My work is my passion

I am a BIG fan of Daniel Pink and I eat, sleep and breath his concept of “Mastery, Autonomy and Purpose”.



I am passionate about Moonshot Thinking: I feel educators do not always feel they have a voice and choice because they are feeling overwhelmed with administrative tasks, procedures and meetings that do not motivate them. They mostly feel that they are following a plan that was not chosen and created by them, so they sort of lose the flame.

My passion is to bring this spark back by supporting teachers in making radical changes in their classroom and get back their powers.

I love to use design thinking and cognitive coaching to work on those change and mediation aspects. Teachers will come up with a goal and create an innovation plan. They need to find their moonshot, their wild and crazy ideas: something difficult BECAUSE educators need to challenge themselves and feel proud when achieving their goal.

I also love all “disruptors” in education 🙂 like Jennie Magiera (“fail forward”), Sugata Mitra (who make us rethink the role of the teacher?) and Esther Woj (“don’t micromanage students”) but beyond “disruption”, I embrace an optimistic vision, like ISTE, and love to be a steward of technology.

I am fascinated by making people go beyond thinking and start DOING by putting their vision into practice. It’s often a very hard step to take. Lots of educators have amazing ideas but they wait wait wait… it’s time to take risks and throw yourself into the unexpected!

My coaching style is to, first, to model best practices without thinking that I know it all, to learn with teachers, to reply to queries fast, to be approachable and always push others to become the best version of themselves. I do not provide negative feedback, I support everyone in their learning, wherever they are at when we start. The most important value, as a coach, is “trust”. Without trust, teachers will not open up.
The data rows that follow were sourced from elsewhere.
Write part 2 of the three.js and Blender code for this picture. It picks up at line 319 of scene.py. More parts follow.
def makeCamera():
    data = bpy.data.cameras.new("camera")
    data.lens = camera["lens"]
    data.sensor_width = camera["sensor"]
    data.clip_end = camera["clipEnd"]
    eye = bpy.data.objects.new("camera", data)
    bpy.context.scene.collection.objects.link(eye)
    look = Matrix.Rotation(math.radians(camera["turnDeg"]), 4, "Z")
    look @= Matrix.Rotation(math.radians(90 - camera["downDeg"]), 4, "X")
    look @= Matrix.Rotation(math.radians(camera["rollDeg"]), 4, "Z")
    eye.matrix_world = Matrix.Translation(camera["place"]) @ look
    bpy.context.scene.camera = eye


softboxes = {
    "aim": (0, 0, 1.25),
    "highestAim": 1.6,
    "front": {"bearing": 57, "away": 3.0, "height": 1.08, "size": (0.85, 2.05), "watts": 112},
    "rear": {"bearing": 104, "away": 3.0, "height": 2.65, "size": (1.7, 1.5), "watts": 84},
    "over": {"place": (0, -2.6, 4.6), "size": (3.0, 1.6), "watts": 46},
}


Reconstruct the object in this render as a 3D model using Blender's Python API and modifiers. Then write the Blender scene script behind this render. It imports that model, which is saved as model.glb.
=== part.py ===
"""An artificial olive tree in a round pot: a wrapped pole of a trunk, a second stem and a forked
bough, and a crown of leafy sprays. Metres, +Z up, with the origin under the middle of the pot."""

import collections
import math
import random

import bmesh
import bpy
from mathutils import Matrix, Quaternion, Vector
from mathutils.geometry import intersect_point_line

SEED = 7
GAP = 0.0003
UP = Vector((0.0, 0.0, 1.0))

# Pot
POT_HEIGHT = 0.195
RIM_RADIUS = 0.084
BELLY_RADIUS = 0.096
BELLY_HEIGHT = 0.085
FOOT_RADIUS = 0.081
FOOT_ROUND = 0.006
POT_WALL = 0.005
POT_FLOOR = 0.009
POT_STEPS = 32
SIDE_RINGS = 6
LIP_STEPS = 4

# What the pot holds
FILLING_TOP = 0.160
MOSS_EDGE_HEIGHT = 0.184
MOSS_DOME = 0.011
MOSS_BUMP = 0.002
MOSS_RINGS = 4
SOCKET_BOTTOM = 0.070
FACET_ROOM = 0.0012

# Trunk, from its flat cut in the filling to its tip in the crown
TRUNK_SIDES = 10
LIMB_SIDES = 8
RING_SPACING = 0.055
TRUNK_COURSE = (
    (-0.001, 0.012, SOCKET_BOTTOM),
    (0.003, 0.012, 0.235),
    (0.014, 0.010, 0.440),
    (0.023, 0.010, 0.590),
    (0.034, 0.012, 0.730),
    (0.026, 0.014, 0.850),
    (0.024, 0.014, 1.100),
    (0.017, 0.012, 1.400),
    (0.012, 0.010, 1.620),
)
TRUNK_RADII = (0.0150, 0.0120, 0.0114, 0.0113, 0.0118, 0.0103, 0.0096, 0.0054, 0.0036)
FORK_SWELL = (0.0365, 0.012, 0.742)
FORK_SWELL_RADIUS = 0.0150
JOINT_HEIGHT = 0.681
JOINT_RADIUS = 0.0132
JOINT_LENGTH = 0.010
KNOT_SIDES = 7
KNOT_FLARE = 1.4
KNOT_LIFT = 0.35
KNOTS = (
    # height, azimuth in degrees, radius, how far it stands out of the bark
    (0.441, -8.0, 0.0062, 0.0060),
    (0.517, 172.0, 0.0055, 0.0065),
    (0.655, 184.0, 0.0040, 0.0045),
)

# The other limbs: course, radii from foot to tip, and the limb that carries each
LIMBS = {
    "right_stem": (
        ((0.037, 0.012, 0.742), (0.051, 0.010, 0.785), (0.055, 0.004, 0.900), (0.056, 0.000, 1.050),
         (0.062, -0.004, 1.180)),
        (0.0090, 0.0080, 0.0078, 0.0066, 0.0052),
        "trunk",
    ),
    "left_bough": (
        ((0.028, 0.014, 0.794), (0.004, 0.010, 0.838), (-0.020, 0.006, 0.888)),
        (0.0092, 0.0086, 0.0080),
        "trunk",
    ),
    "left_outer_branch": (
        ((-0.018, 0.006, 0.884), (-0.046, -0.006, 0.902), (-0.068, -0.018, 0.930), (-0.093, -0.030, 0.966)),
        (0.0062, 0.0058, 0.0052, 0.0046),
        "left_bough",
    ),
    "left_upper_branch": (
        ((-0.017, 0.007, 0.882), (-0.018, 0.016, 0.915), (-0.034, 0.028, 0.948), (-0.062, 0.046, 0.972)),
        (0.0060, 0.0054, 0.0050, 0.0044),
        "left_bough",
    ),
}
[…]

Another important aspect is building relationships and making yourself an equal partner in learning: I like to explore with educators and I like to press my “fail” button when I can figure it out (yet!). I consider myself a serial-mistake-maker! I think making mistakes is essential in learning and I sometimes fake making mistakes to force someone’s awareness (for example, I would ask people to click on different tabs when I actually know which one is the correct one so that they explore while feeling safe and they find the answer by themselves).

Therefore, a very crucial way of getting everyone on board with a moonshot, is to get them to tinker with things: make, code, cook, whatever they want, as long as they get the point that learning is a process of trial and error and we should nurture this approach when teaching.